Inventiveness reigns at Camerata Pacifica

“I can’t understand why people are frightened of new ideas. I’m frightened of the old ones.”

-John Cage-

      Innovation proved the theme of the night at Tuesday’s concert comprised of Ian Wilson’s Heft, for Flute and Piano, Franz Schubert’s Arpeggione Sonata. D. 821, and Johannes Brahms’ Piano Quartet in G. Minor, Op.25. Each of these pieces embodies a pioneering attitude, uniting the program into a cohesive whole of creativity, ingenuity, and vision.

 Franz Schubert wrote Arpeggione Sonata D. 821 for an unusual new invention, the Arpeggione, a cross between a cello, guitar, and viola de gamba. Although Tuesday’s performance consisted of the piece transcribed for viola and piano, Richard Yongjae O’Neill’s virtousic and subtle interpretation (one that has resulted in his recording of the piece going platinum in Korea) personified the innovation that marked the night’s theme.

 Johannes Brahms represents another avant-garde composer in the musical world. Arnold Schoenberg called him “Brahms the Progressive,” music critic William Youngren labeled him a “Proto-Modernist,” and pianist and theorist Charles Rosen dubbed him, “Brahms the Subversive.” Although Brahms composed in the nineteenth century, twentieth century composers, like Schoenberg, hail his style as distinctly modern. The Piano Quartet in G. Minor, Op.25 exemplifies progressive techniques including experimental harmonic language and asymmetrical phrasing. Violinist Nurit Pacht, violist Richard Yongjae O’Neill, cellist Lars Hoef, and pianist Kevin Fitzgerald performed the Rondo alla Zingarese on the edge, a frenzied, unrestrained rendition lauded by an audience, thoroughly captivated by the gypsy mood.

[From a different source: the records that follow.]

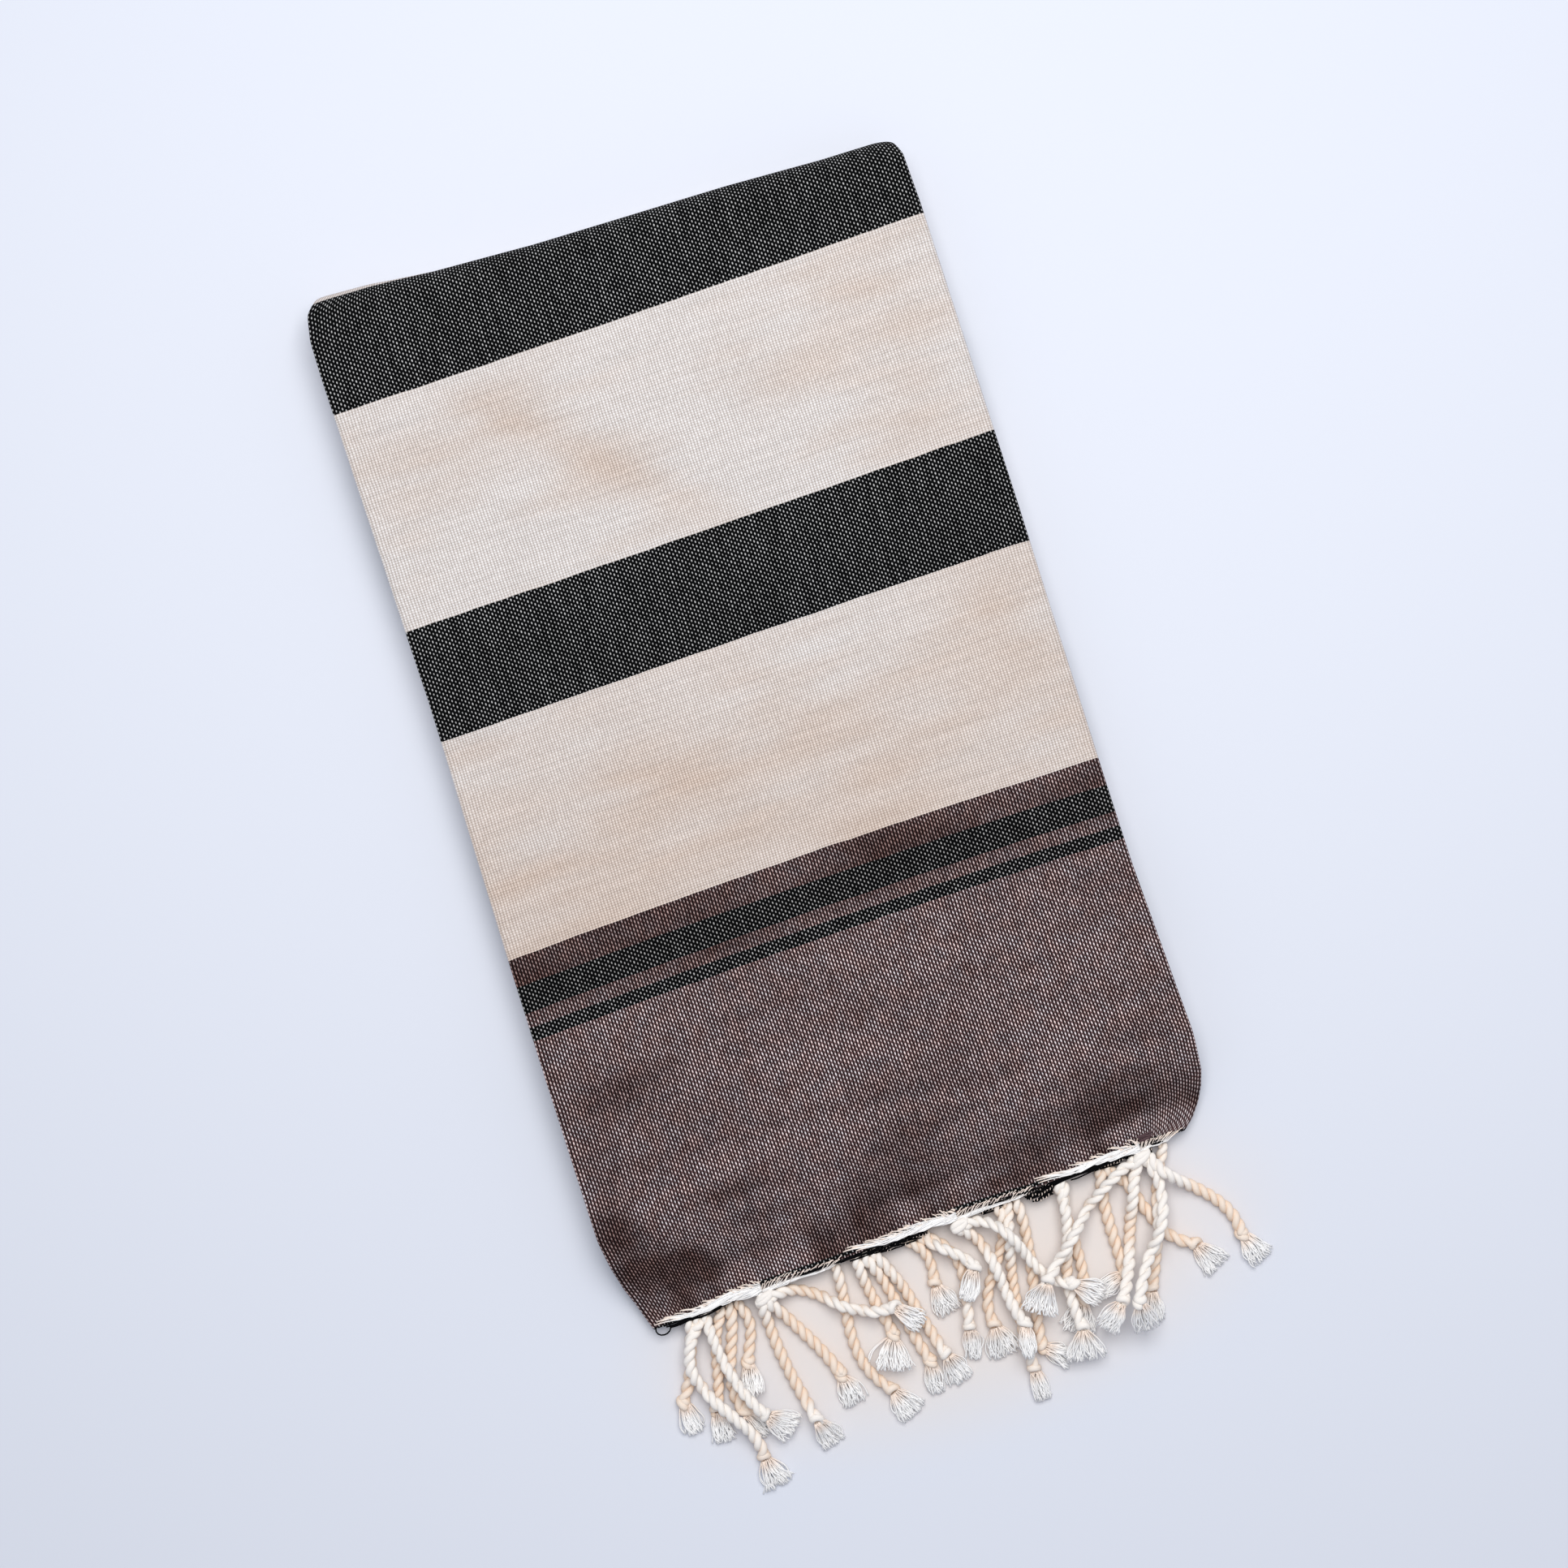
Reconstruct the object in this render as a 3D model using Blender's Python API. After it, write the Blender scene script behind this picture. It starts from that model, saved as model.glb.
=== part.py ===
"""A flat-woven cotton hammam towel, folded in quarters across its width and then rolled
over three times along its length, so that the end with the knotted fringe lies on top
and droops to the surface that the towel rests on. X runs along the stripes, +Y points to
the folded end, and the towel rests on z = 0."""

import math
from collections import namedtuple

import bmesh
import bpy
from mathutils import Vector

MM = 0.001

# The cloth, and the spacing of its plies. The heights are those of the middle of the
# first ply in each layer. The bottom layer and the tucked one lie upside down.
CLOTH = 1.0 * MM
PLY = 1.4 * MM
LAYER_BOTTOM = CLOTH / 2 + 3 * PLY
LAYER_TUCKED = CLOTH / 2 + 7 * PLY
LAYER_THIRD = CLOTH / 2 + 8 * PLY
LAYER_TOP = CLOTH / 2 + 12 * PLY

# The folded stack: its sides, and the stations across it and along it.
LEFT = -124.4 * MM
RIGHT = 121.7 * MM
STATIONS_X = (LEFT, -98 * MM, -71 * MM, -29 * MM, 13 * MM, 53 * MM, 93 * MM, RIGHT)
STATIONS_Y = (110 * MM, 15 * MM, -80 * MM)
FOLD_Y = 206.3 * MM
UNDER_Y = -168 * MM
TUCKED_END = -160 * MM

# The end that droops past the fold under it, and its scalloped edge.
HEM_Y = -213 * MM
HEM_HEIGHT = 3.3 * MM
DROOP_FROM = -168.5 * MM
DROOP_TO = -206 * MM
DROOP_ROWS = tuple(y * MM for y in (-213, -207, -200, -193, -186, -179, -173, -168))
SCALLOP = 1.6 * MM
SCALLOP_REACH = 30 * MM
SCALLOP_FROM = -185 * MM

# How the folded towel is out of shape. The first column is a distance along the towel,
# except in LOFT_X, where it is one across it. The second is a slope, a factor or a shift.
SKEW = (
    (-209 * MM, 0.0425),
    (-160 * MM, 0.022),
    (-80 * MM, 0.018),
    (110 * MM, 0.018),
    (206 * MM, -0.040),
)
WIDTH = (
    (-210 * MM, 1.010),
    (-172 * MM, 1.019),
    (-100 * MM, 1.009),
    (55 * MM, 1.004),
    (186 * MM, 1.007),
    (206 * MM, 1.003),
)
SHIFT = (
    (-172 * MM, -0.1 * MM),
    (-100 * MM, -1.1 * MM),
    (-63 * MM, -0.9 * MM),
    (55 * MM, 0.5 * MM),
    (206 * MM, 0.1 * MM),
)
LEFT_CORNERS = (
    (-213 * MM, 8 * MM),
    (-205 * MM, 5.5 * MM),
    (-194 * MM, 2.4 * MM),
    (-184 * MM, 0.8 * MM),
    (-172 * MM, 0.0),
    (200 * MM, 0.0),
    (210 * MM, 2 * MM),
    (217 * MM, 7 * MM),
)
RIGHT_CORNERS = (
    (-216 * MM, 16 * MM),
    (-209 * MM, 8 * MM),
    (-203 * MM, 4 * MM),
    (-197 * MM, 1.5 * MM),
    (-190 * MM, 0.0),
    (208 * MM, 0.0),
    (217 * MM, 2.5 * MM),
)
CORNER_FROM = 85 * MM
CORNER_REACH = 40 * MM
LOFT_Y = ((-168 * MM, 0.03), (-80 * MM, -0.01), (15 * MM, 0.0), (110 * MM, 0.02), (205 * MM, 0.055))
LOFT_X = (
    (-124 * MM, 0.02),
    (-71 * MM, 0.005),
    (-29 * MM, -0.01),
    (13 * MM, 0.01),
    (53 * MM, 0.025),
    (93 * MM, 0.03),
    (122 * MM, 0.05),
)
# How far the folded edge stands out of line. The first column is a distance across.
FOLD_EDGE = (
    (-124 * MM, 1.0 * MM),
    (-98 * MM, 1.0 * MM),
    (-71 * MM, -0.9 * MM),
    (-29 * MM, -1.4 * MM),
    (53 * MM, 0.2 * MM),
    (93 * MM, 0.0),
    (122 * MM, 0.8 * MM),
)
# How far the cloth has strayed sideways. Columns: way along it from the drooping end, shift.
STRAY = (
    (400 * MM, 0.0),
    (640 * MM, 0.3 * MM),
    (840 * MM, 0.5 * MM),
    (1220 * MM, -0.6 * MM),
    (1600 * MM, 0.4 * MM),
)

# The fringe: a strip along each ply's end, and the knots that gather it.
GAP = 0.5 * MM
STRIP = 1.2 * MM
TAB = 2.0 * MM
TAB_HALF = 4.5 * MM
KNOT_OUT = 4.4 * MM
KNOT_SIZE = (4.6 * MM, 2.2 * MM, 2.7 * MM)
KNOT_REACH = 3.4 * MM
# Each ply's three knots, by x in mm. Ply 1 is the lowest at the drooping end.
HEM_KNOTS = {1: (-86, -5, 75), 2: (-40, 34, 116), 3: (-103, -27, 58), 4: (-71, 13, 93)}

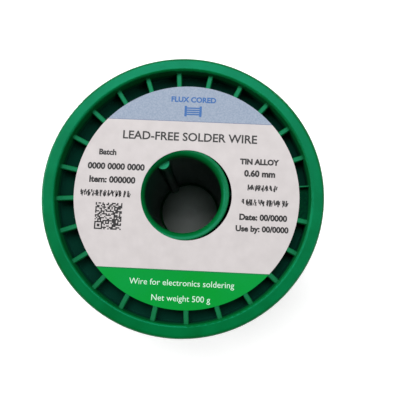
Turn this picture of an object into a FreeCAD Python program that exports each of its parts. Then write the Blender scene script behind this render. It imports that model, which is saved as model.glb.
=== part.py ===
import FreeCAD, Part
import math
import os

import Sketcher
from FreeCAD import Placement, Rotation, Vector

# A spool of cored solder wire, standing on its rear flange with the axis along +Z.
# The origin is on the axis, in the plane of the rear rim. Two identical plastic mouldings meet at
# mid-height, joined by pegs pressed into sockets; the wire is wound on their common barrel, a strip
# of tape holds its free end, and a round paper label is stuck on the front face.

# Driving dimensions: alias, value in millimetres, degrees or a count, and what it measures.
DIMENSIONS = [
    ("flange_dia", 70.0, "outside of both flanges"),
    ("total_height", 52.0, "from rim to rim along the axis"),
    ("flange_depth", 6.5, "rim face to the face that the wire lies against"),
    ("rim_width", 3.35, "radial width of the rim"),
    ("rim_outer_round", 0.9, "rounding of the rim's outer edge"),
    ("rim_inner_round", 0.6, "rounding of the rim's inner edge"),
    ("rim_back_round", 0.8, "rounding of the flange's edge beside the wire"),
    ("face_drop", 1.8, "rib tops, collar and label seat below the rim face"),
    ("pocket_depth", 5.2, "pocket floor below the rim face"),
    ("floor_round", 0.4, "fillet between a pocket's floor and the rim"),
    ("rib_count", 24, "pitches around the flange, one of them taken by the block"),
    ("rib_thick", 1.25, "thickness of one rib"),
    ("rib_bevel", 0.2, "bevel along a rib's top edges"),
    ("rib_phase", 2.06, "angle of the front half about the axis, in degrees"),
    ("block_start", 26.5, "inner radius of the block that fills one pocket"),
    ("block_end_angle", 1.5, "where the block ends, past the missing rib, in degrees"),
    ("block_drop", 1.5, "block's top below the rib tops"),
    ("bead_thick", 0.35, "thin upright edge along the block's end"),
    ("barrel_dia", 34.0, "what the wire is wound on"),
    ("barrel_wall", 1.7, "wall of the barrel"),
    ("barrel_root_round", 0.5, "fillet where barrel and flange meet"),
    ("collar_dia", 23.4, "outside of the tube around the bore"),
    ("collar_round", 0.35, "rounding of the collar's outer edge"),
    ("neck_dia", 19.5, "narrow land at each end of the bore"),
    ("neck_land", 0.8, "length of that land"),
    ("neck_step", 0.6, "slope from the land to the wider bore"),
    ("lead_in", 1.7, "rounded mouth of the bore"),
    ("bore_dia", 20.7, "bore between the two lands"),
    ("lug_radius", 1.65, "half-round key along the bore"),
    ("lug_circle_dia", 19.9, "circle that the key's centre lies on"),
    ("lug_angle", 120.0, "its place in a half's own frame, in degrees"),
    ("end_wall", 1.6, "wall across each half where they meet"),
    ("bite", 0.4, "how far a feature reaches into its neighbour, so that the two join"),
    ("bead_bevel", 0.1, "bevel along the bead's top"),
    ("web_count", 8, "webs between the bore tube and the barrel"),
    ("web_thick", 1.25, "thickness of one web"),
    ("web_drop", 3.0, "web tops below the label seat"),
    ("peg_circle_dia", 27.0, "circle that pegs and sockets lie on"),
    ("peg_dia", 2.2, "joining peg and its socket"),
    ("peg_length", 2.5, "how far a peg stands out"),
    ("peg_bevel", 0.3, "bevel at a peg's tip"),
    ("peg_count", 3, "pegs, and as many sockets, on each half"),
    ("socket_depth", 2.8, "depth of a socket"),
    ("socket_boss_dia", 3.9, "boss around a socket"),
    ("socket_boss_height", 4.2, "height of that boss"),
    ("winding_dia", 64.6, "outside of the wound wire"),
    ("winding_edge", 0.3, "radius of one turn, which rounds the winding's edges"),
    ("tape_width", 12.0, "strip that holds the wire's free end"),
    ("tape_thick", 0.12, "thickness of the strip"),
    ("tape_sweep", 62.0, "angle that the strip covers, in degrees"),
    ("tape_start", -91.0, "where the strip starts, in degrees"),
    ("tape_height", 34.0, "strip's middle above the rear rim"),
    ("label_dia", 56.4, "paper label"),
    ("label_hole_dia", 22.8, "hole in the label"),
    ("label_thick", 0.12, "thickness of the label"),
    ("label_shift_x", 0.9, "label's centre off the axis, along X"),
    ("label_shift_y", -0.25, "label's centre off the axis, along Y"),
    ("label_turn", -2.5, "label turned about its centre, in degrees"),
]

# Heights in a half's own frame: its meeting plane is at zero and its rim is at the top.
RIM = "dims.total_height / 2"
SEAT = f"({RIM} - dims.face_drop)"
POCKET = f"({RIM} - dims.pocket_depth)"
WIRE_SIDE = f"({RIM} - dims.flange_depth)"
LAND_END = f"({SEAT} - dims.lead_in - dims.neck_land)"

# Radii of the round features.
FLANGE_R = "dims.flange_dia / 2"
RIM_INNER_R = f"({FLANGE_R} - dims.rim_width)"
BARREL_R = "dims.barrel_dia / 2"
BARREL_INNER_R = f"({BARREL_R} - dims.barrel_wall)"
COLLAR_R = "dims.collar_dia / 2"
NECK_R = "dims.neck_dia / 2"
BORE_R = "dims.bore_dia / 2"
BITE = "dims.bite"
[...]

 The program commenced with Ian Wilson’s Heft, for Flute and Piano, in which the opening section of the work was inspired by a quotation by the Egyptian conquerer, Amr Ibn Al-As, “I dreamt that heaven lay close upon the earth, and I between them both, breathing through the eye of a needle.” The flute in Wilson’s piece convincingly mimics the human breath as the audience awaits each carefully constructed note; each subsequent note becomes more vital than the previous one, like breathing itself. Wilson aptly titled his work “Heft,” a word with layers of meaning. The noun definition of Heft refers to weight, heaviness, importance, and influence. The verb definition of Heft signifies to raise, to elevate, or to test the weight of something by lifting it. The double-entendre in the title of Wilson’s inventive piece thus drives at the essence of music and its manifold purposes. Music is crucial, vital, and often weighty and dense. At the same time, music aims to raise and elevate the human intellect, heart, and spirit. The last definition, “to test the weight of something by lifting it,” is particularly fitting for modern music, like Wilson’s piece, which challenge traditional audiences to open their minds to unfamiliar and often complex new horizons, which make the musical journey that much more worthwhile.